= REQUIRED WORK =
Repeat only the lines from the line containing "buildStation();" through the line containing "before = set(bpy.data.objects)", both included, exactly as they stand.

[START OF INPUT FOR THIS TASK]

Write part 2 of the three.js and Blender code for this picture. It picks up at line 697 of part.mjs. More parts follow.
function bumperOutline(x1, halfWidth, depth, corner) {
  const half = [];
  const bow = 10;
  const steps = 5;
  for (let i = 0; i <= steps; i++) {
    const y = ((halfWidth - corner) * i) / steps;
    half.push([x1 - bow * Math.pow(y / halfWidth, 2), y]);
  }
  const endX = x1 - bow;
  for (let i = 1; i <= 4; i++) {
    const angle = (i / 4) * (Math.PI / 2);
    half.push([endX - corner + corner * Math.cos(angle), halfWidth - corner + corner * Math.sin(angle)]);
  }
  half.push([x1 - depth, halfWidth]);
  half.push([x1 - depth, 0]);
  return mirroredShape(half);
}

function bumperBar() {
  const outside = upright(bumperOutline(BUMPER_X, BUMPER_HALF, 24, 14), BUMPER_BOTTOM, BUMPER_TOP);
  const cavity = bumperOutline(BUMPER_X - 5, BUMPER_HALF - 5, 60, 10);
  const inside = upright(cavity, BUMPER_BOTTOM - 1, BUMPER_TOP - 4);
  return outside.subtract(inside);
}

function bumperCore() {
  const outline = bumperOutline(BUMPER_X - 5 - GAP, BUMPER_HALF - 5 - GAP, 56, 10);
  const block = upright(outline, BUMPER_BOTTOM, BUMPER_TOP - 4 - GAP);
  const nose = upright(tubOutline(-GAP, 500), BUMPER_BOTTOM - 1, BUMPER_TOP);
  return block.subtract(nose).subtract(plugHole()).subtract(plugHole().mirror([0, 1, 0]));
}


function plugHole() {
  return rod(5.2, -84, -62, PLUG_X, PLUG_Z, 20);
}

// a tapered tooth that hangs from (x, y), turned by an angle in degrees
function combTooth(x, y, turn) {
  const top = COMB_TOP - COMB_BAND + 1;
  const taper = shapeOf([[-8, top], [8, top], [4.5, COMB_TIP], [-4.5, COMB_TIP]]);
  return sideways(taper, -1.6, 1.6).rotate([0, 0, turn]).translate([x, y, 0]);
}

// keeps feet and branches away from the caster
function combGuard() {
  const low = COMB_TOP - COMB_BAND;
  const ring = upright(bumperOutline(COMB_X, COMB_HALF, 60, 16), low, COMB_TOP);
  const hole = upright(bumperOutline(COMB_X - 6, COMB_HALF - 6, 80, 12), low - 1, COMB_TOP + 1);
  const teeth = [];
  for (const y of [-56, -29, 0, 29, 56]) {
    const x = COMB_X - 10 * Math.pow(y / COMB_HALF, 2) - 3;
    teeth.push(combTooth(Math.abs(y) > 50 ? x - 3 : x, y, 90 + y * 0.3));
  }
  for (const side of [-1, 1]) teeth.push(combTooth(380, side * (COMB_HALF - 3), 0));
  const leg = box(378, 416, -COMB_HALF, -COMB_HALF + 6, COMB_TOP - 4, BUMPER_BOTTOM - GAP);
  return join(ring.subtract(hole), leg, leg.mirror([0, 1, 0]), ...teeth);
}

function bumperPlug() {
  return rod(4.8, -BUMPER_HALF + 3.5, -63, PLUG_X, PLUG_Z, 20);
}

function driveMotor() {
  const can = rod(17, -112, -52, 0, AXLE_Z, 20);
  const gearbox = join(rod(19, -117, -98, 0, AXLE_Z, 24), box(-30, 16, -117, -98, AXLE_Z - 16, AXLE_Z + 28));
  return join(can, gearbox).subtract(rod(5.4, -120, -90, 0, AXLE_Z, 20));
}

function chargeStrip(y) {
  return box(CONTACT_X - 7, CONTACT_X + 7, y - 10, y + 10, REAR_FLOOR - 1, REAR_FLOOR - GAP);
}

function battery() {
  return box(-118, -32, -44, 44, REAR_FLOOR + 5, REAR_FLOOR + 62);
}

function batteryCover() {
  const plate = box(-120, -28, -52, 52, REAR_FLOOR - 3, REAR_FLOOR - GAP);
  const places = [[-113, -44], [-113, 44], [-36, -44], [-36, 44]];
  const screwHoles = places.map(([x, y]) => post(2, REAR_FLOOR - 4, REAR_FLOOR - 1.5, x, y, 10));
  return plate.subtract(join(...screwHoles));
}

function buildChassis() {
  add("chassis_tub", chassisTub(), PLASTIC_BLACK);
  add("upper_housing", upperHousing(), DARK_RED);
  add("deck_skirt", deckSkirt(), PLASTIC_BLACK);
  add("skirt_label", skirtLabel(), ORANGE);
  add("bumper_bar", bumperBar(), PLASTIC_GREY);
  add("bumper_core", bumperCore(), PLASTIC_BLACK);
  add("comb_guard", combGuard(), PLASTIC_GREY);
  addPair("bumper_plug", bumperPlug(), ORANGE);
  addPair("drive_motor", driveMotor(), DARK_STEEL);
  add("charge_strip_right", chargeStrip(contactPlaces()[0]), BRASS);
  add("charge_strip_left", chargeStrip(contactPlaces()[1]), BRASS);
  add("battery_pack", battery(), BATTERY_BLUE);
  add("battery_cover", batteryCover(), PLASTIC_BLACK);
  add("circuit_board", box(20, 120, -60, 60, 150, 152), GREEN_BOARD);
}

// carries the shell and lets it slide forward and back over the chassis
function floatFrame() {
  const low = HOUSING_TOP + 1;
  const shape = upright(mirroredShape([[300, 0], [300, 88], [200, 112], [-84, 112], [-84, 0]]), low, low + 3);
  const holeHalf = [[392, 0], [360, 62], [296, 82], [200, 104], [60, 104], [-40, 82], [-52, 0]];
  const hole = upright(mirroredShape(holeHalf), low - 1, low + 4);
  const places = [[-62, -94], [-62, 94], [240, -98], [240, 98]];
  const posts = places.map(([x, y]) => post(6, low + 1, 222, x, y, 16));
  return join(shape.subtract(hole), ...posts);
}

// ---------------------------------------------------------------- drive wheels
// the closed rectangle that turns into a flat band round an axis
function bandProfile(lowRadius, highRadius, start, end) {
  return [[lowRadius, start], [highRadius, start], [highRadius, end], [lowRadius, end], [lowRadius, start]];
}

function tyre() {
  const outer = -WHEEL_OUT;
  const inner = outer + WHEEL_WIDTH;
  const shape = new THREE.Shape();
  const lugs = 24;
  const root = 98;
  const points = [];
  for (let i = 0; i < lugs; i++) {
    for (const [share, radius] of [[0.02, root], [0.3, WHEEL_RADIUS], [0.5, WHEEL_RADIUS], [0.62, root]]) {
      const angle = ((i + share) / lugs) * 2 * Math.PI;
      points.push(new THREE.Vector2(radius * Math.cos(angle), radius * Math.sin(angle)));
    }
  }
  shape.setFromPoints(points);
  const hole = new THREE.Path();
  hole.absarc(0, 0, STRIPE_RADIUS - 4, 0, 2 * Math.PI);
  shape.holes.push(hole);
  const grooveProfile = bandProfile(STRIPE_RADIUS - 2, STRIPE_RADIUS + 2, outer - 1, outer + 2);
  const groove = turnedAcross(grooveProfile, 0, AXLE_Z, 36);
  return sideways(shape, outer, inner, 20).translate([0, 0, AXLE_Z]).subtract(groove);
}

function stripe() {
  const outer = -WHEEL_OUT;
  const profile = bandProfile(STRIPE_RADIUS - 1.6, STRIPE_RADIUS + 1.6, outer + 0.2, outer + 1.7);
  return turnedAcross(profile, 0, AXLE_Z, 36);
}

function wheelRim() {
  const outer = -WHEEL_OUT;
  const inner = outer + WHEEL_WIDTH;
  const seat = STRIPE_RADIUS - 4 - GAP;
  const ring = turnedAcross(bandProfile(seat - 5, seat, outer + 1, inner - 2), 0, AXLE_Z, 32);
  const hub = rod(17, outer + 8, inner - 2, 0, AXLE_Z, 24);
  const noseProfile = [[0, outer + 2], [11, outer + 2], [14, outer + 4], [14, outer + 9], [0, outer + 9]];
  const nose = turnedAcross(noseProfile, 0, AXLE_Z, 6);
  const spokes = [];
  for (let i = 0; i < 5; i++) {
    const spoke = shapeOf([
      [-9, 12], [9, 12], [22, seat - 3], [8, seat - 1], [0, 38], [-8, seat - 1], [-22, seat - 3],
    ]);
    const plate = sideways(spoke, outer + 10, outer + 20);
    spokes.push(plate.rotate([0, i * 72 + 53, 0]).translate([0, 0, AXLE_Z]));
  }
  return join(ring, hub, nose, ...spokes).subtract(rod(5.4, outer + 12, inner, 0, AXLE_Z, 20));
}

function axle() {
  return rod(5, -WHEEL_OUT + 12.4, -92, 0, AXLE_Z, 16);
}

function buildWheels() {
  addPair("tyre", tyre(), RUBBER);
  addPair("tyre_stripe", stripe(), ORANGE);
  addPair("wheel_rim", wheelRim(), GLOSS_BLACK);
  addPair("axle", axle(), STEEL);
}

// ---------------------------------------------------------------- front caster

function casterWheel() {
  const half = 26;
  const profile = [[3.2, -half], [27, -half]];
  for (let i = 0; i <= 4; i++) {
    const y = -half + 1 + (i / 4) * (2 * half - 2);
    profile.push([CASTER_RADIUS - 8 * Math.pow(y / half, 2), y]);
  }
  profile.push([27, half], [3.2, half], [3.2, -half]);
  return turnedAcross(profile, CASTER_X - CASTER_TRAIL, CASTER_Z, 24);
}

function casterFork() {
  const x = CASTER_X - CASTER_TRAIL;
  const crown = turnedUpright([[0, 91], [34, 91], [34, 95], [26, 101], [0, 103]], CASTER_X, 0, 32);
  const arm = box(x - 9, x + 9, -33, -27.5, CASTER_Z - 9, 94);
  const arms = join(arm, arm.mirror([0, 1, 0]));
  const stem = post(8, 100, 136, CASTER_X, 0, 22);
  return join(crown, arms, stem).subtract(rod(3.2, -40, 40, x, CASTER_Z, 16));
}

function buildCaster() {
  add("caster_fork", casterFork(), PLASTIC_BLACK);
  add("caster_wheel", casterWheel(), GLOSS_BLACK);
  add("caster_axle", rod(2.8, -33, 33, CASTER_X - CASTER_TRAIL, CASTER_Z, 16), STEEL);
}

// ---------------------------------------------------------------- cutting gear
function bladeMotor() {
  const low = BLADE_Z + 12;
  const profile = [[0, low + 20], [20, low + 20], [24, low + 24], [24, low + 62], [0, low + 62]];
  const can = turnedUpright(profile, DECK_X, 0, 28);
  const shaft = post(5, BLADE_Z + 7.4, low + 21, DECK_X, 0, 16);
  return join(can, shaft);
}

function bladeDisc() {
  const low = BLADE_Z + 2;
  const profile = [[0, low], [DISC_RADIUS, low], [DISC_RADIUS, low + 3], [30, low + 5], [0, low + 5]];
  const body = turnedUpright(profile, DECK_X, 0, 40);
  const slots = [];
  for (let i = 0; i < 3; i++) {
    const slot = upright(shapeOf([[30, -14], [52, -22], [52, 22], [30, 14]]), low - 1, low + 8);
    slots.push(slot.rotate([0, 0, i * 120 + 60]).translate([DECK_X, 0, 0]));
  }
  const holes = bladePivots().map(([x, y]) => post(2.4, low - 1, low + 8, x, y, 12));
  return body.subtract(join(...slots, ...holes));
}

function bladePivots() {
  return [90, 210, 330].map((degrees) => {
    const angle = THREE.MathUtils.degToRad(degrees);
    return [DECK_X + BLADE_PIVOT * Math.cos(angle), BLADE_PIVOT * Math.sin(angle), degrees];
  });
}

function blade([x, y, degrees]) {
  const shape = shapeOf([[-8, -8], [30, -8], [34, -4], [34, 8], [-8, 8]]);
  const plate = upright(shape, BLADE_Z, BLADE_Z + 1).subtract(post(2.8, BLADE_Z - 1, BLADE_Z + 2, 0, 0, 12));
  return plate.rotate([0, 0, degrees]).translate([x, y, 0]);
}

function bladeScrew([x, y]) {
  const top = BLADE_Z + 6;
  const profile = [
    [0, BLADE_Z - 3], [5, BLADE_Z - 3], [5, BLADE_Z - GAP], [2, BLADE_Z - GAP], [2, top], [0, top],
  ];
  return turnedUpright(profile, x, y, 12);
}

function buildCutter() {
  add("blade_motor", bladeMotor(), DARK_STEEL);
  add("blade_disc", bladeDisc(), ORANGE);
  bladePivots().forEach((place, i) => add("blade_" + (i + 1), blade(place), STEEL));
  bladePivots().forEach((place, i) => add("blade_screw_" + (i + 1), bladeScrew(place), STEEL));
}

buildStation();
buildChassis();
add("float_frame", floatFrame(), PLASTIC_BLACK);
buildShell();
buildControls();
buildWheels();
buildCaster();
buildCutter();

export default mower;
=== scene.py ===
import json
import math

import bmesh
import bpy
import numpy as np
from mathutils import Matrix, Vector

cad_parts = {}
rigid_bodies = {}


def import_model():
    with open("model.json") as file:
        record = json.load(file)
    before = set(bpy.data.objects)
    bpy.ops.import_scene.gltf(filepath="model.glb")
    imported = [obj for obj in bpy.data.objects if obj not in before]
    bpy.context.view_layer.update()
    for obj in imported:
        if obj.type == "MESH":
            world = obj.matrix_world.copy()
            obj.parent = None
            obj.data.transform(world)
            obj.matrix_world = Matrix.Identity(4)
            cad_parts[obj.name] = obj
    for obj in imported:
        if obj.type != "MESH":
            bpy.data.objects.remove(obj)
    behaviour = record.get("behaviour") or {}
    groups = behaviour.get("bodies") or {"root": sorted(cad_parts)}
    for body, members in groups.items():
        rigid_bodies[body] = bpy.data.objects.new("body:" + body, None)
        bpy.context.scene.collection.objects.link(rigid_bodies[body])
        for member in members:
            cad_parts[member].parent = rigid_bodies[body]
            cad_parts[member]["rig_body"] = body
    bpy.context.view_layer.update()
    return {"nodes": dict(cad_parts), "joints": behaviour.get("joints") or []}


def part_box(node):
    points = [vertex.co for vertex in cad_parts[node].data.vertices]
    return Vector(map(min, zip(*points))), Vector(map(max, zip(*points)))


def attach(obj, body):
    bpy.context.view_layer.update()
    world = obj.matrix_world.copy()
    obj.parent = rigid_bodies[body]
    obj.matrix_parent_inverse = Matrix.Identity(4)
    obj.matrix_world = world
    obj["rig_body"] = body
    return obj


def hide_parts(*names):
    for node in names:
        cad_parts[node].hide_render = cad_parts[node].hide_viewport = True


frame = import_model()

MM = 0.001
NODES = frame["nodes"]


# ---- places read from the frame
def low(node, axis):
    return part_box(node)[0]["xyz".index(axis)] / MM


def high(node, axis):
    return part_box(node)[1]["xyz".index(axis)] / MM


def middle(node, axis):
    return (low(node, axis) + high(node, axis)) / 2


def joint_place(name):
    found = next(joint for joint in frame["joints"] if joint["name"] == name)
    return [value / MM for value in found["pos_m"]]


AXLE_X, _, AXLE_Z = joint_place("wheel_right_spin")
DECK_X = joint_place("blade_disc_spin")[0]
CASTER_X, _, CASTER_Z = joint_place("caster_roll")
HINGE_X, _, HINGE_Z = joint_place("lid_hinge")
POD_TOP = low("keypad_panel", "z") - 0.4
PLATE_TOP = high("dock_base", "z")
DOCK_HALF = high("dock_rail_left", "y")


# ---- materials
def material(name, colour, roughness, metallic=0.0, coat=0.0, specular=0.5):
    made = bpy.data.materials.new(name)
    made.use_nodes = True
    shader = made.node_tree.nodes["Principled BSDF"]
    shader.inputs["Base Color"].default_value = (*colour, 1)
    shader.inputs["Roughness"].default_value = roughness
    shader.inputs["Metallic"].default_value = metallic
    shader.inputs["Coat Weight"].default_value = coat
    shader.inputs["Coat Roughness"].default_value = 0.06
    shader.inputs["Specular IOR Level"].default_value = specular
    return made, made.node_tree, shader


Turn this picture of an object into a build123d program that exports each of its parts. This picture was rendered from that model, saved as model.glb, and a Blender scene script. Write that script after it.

[END OF INPUT FOR THIS TASK]

= RESPONSE TO THIS EXERCISE =
buildStation();
buildChassis();
add("float_frame", floatFrame(), PLASTIC_BLACK);
buildShell();
buildControls();
buildWheels();
buildCaster();
buildCutter();

export default mower;
=== scene.py ===
import json
import math

import bmesh
import bpy
import numpy as np
from mathutils import Matrix, Vector

cad_parts = {}
rigid_bodies = {}


def import_model():
    with open("model.json") as file:
        record = json.load(file)
    before = set(bpy.data.objects)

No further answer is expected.